Credit quality continues to remain strong as nonperforming loans to total loans receivable declined to 0.04% from 0.06% as of September 30, 2014 and 0.37% as of December 31, 2013. Additionally, nonperforming assets to total assets declined to 0.50% from 0.55% as of September 30, 2014 and 0.90% as of December 31, 2013. Compared to the linked quarter, total nonperforming loans declined $0.1 million, or 26.0%, and total nonperforming assets declined $0.2 million, or 4.0%, due primarily to lower levels of nonaccrual and delinquent loans and a modest decline in other real estate owned.

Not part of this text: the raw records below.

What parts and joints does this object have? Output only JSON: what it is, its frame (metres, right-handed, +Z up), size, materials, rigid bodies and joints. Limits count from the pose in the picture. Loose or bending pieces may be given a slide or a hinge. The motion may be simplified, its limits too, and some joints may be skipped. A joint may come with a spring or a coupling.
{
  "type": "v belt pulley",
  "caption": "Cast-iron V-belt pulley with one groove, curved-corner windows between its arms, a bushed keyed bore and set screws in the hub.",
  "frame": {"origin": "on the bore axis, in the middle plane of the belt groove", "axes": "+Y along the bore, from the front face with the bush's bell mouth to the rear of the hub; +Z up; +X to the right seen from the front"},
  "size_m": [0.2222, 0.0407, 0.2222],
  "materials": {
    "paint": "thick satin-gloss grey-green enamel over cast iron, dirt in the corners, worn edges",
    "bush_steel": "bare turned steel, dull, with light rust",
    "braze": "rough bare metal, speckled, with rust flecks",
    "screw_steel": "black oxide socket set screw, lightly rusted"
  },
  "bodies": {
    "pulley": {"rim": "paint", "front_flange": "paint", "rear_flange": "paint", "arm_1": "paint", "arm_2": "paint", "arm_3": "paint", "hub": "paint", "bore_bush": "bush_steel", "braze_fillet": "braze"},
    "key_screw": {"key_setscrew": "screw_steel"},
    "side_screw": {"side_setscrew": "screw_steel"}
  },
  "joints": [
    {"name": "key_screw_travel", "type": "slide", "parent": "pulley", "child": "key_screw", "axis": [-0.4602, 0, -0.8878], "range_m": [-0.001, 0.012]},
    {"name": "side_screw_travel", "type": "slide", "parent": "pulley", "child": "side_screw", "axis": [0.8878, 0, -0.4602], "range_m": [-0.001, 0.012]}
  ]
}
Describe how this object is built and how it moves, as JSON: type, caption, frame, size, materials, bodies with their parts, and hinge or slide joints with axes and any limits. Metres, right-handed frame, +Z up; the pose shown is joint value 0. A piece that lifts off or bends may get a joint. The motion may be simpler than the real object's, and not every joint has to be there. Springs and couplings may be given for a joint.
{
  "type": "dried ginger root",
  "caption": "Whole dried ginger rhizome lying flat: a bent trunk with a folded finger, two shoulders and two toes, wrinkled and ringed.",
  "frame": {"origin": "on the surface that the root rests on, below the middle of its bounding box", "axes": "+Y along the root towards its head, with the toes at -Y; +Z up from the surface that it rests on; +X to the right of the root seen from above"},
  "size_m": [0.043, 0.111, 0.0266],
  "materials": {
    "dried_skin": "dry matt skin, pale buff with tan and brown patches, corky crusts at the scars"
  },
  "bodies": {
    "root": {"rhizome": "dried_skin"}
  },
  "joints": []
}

The allowance for loan losses was $5.8 million as of December 31, 2014 compared to $5.5 million as of September 30, 2014 and $5.4 million as of December 31, 2013. The allowance as a percentage of total nonperforming loans increased to 1,959.5% as of December 31, 2014 from 1,366.0% as of September 30, 2014 and 293.0% as of December 31, 2013.

Capital
During the fourth quarter, total shareholders’ equity increased $2.0 million due to net income earned for the quarter and the change in the unrealized gain/loss related to the investment portfolio, partially offset by declared dividends. As of December 31, 2014, the Company’s tier 1 and total capital ratios declined to 12.55% and 13.75% from 13.22% and 14.45% as of September 30, 2014, respectively, due to an increase in risk-weighted assets resulting from the strong commercial loan growth for the quarter. Tangible common equity to tangible assets declined 23 bps during the fourth quarter to 9.54% due to strong asset growth while tangible book value per share increased to $20.74 from $20.29 as of September 30, 2014.